In 2017, the discrepancy between the growth in the published preliminary figures (9.9 percent) and the unpublished revised figures (6.3 percent) was more problematic. The same was true in 2015, when the preliminary data showed an optimistic 2.4 percent contraction instead of the actual 6.5 percent contraction.

No revision of the 2018 data has yet been published on the government news portal despite the final figures having been available since March 23.

BAD NEWS IS NO NEWS

Public departments sometimes refrain from publishing official statements when there is dissapointing growth to report, especially when the number of visitors for a given period declines. No publicity is good publicity when things aren’t going all that well.

One recent example was the Easter holiday at the start of April, for which the PSP attached a file to the government news portal without an accompanying statement.

For the four-day period from March 30 to April 2, the number of visitors to the Macau SAR dropped 4.72 percent to 402,846 compared to the same period in the previous year.

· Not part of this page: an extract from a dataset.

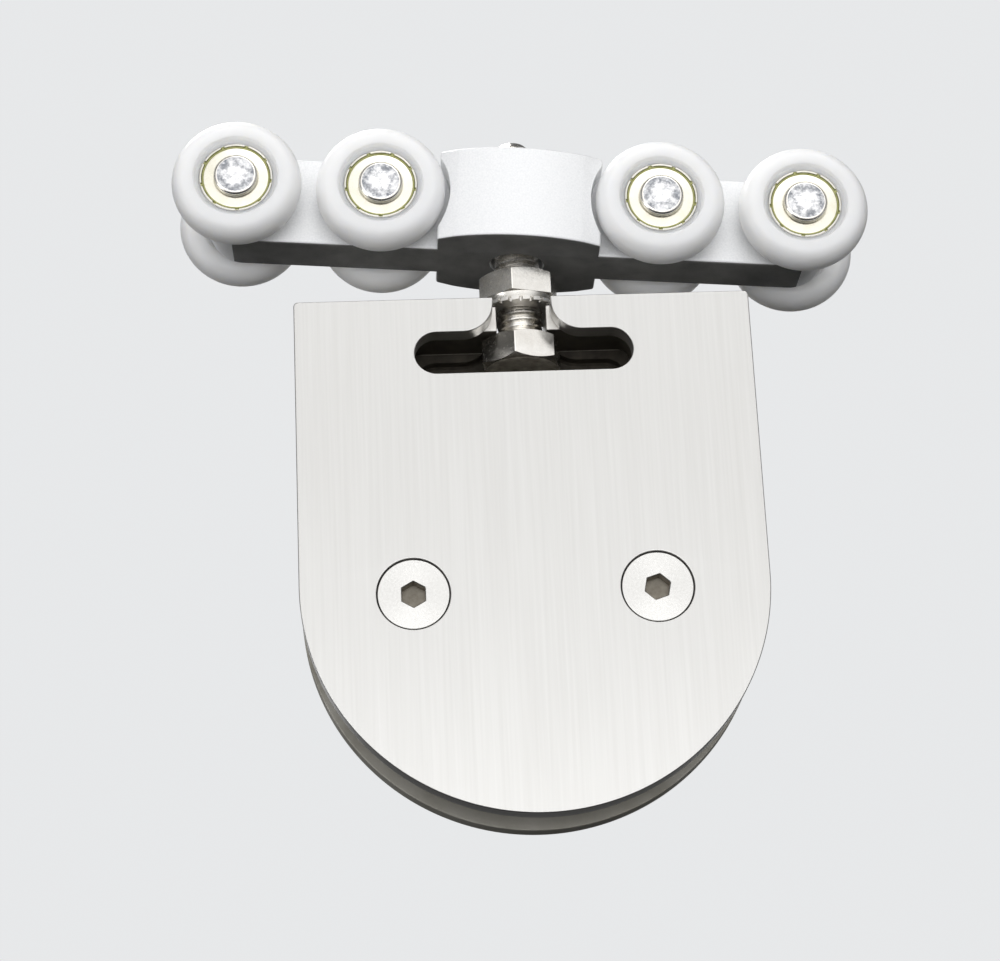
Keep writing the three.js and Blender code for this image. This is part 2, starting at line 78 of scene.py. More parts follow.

Again, there is some uncertainty in the data as it is unclear whether the point of comparison from last year is the period of March 30 to April 2 or the actual four-day Easter holiday, which fell between April 14 and 17 in 2017.

According to the PSP’s official data last year, Macau registered 427,254 tourist arrivals in the 2017 Easter period. That would represent an actual decline of 5.71 percent and not 4.72 percent.

Interestingly, according to the PSP’s official data, tourists accounted for just 40 percent of the 1 million-plus “arrivals” recorded at Macau’s border checkpoints during Easter this year.